Fort Worth — Rose Pearson, Executive Director of Circle Theatre, which she founded with her husband Bill Newberry in 1981, has died after a long battle with cancer. She was 69.
You can read Mark Lowry's full obituary in the Fort Worth Star-Telegram, here.
Circle Theatre, now in its 35th season, opens Lauren Gunderson’s The Taming, a reaction to The Taming of the Shrew, this weekend. Gunderson was one of the playwrights championed by Circle, which has become known for producing the much-needed second, third or fourth productions of new plays by such writers as Bruce Graham, Tom Dudzick and Michael Hollinger, all represented in the current season.
“She was committed to new plays and playwrights and intimate experiences between actors and audiences,” said Harry Parker, chair of the theater department at Texas Christian University, who has directed many shows at Circle since he moved back to Fort Worth 13 years ago.
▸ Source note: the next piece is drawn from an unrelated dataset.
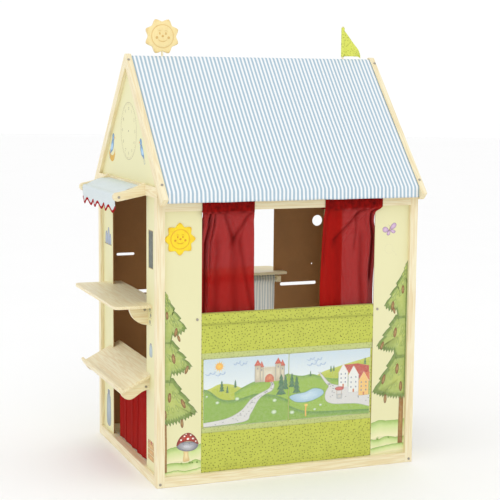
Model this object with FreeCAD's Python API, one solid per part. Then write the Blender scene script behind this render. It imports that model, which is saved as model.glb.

Pearson was born May 22, 1947 in Canyon, Texas. She majored in Portuguese at the University of Texas and wanted to live in Brazil. She loved theater and moved to Fort Worth, where she became involved with Bill Garber's Fort Worth Community Theatre (later called Fort Worth Theatre, now defunct). She met Newberry performing in A Streetcar Named Desire; she was Blanche, he was Mitch.
On the heels of other theaters that sprung up from artists working at Fort Worth Community Theatre and Casa Mañana—Hip Pocket Theatre in 1977, Stage West in 1979, and Jubilee Theatre in 1981—Pearson and Newberry started Circle Theatre, performing in the back room at the Mexican restaurant La Hacienda on Bluebonnet Circle, just south of Texas Christian University. A few years later Circle moved into a bigger space on Magnolia Avenue a few years later. The goal was to focus on under-produced and new plays, and lesser-known works by established playwrights, including David Mamet’s A Life in the Theatre, Israel Horowitz’s The Primary English Class and Tennessee Williams' Period of Adjustment.
In 1994, Circle moved into its current home in a basement space in Sundance Square, where it operates with about a half-a-million-dollar annual budget and mounts five productions a year as an Actor’s Equity Association Small Professional Theatre. It’s one of about 10 North Texas theaters working under an SPT contract. In 2009, there were renovations to the lobby and the 125-seat theater.
Dana Schultes, who now runs Stage West, has worked at Circle throughout her career.
"Rose was both a strong woman I could always look up to as a leader in the local theater community as well as an instant colleague that would reach out to me from time to time for production/producer chats," Shultes said. "Without a doubt, you always knew when you went to a Circle Theatre production that Rose Pearson had put her stamp of approval on all aspects of the play. Rose leaves an extraordinary legacy for the theater community and the great community at large. She is added to the list of recently passed DFW Theatre founders who whe will always remember for laying the building blocks for great North Texas theater. Tonight [Friday, Aug. 19] at 7:45 p.m., Stage West will dim our marquee in memoriam of Rose Pearson."
“She never stopped working and was a go-getter,” Tim Long said. “She made me a better person. She made everyone around her better because she was always on the top of her game.”
Long said that the theater will continue, and that there will be an announcement of the new staff structure forthcoming. It’s something they’ve been preparing for.
Funeral services have not been announced yet. In lieu of flowers, the family asks that donations be made to Circle Theatre in Rose’s name. There will be a celebration of her life in the coming months at the theater. We'll add the details as we get them.